When Chairman Kudrin and CEO Andreyev got around to disclosing publicly that Alrosa had successfully sold off NTHL and Rolant for $620 million, noone asked them to explain the cost price; the subsequent asset valuation (as oil and gas assets plummeted in value during the crash); and the markup agreed to by the state-controlled VTB bank of $174 million. If the calculations reported are correct, Alrosa earned from the VTB transaction a 39% profit for nothing more than holding the assets over three years.
|Since Kudrin was chairman of both the Alrosa board and the VTB board at the time, noone should be better placed than he is to explain why it was so profitable to move money between his right and left pockets. He remains silent.|
But according to auditors PriceWaterhouse Coopers, in the report they have just signed for Alrosa, Alrosa cannot exactly claim to have sold the assets at all.

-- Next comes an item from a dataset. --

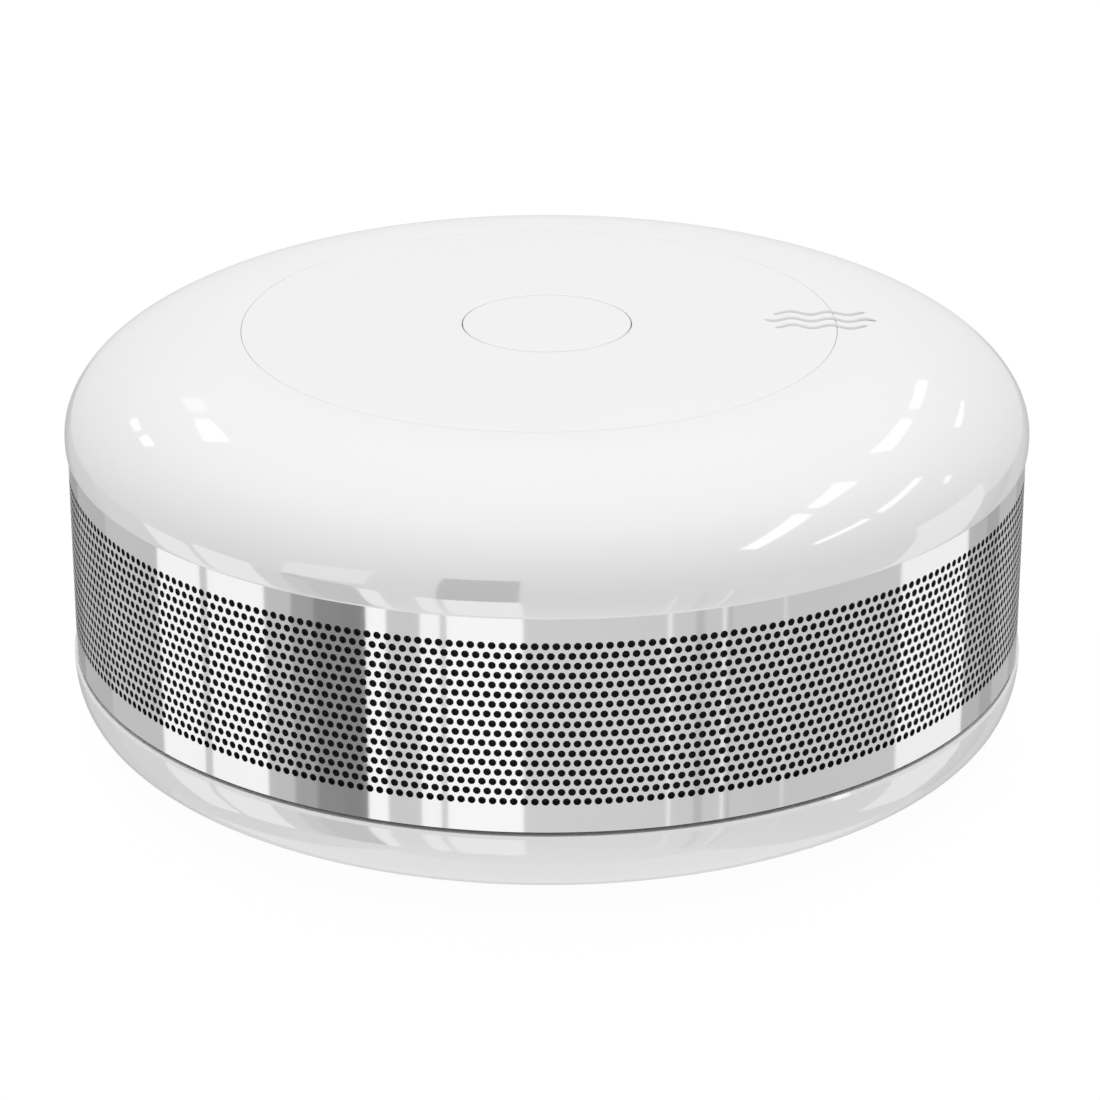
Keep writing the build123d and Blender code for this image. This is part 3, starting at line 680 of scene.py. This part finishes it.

|According to the note on page 23 of the new financial report: “In October 2009 the [Alrosa] Group sold a 90 percent interest in ZAO Geotransgaz and a 90 percent interest in OOO Urengoyskaya Gazovaya Company to the companies affiliated with OOO Bank VTB for a total cash consideration of RRmln 18,615 (US$620 million).|
Simultaneously, the Group entered into put option agreements with the buyers and the bank pursuant to which the Group may be required to repurchase 90 percent interest in OOO Urengoyskaya Gazovaya Company and a 90 percent interest in ZAO Geotransgaz back during 30 days following 1 October 2012 at a strike price of US$870 million.”
For that yo-yo, Alrosa appears to have accepted the obligation to pay a 40% premium when the time comes. And not only that — VTB and Alrosa have agreed between themselves that Geotransgas and Urengoyskaya will double in value from $446 million in 2007 to $870 million in 2011. Putting on the green eyeshade, it looks like VTB is charging Alrosa 13.3% per annum for keeping the assets off the company’s books.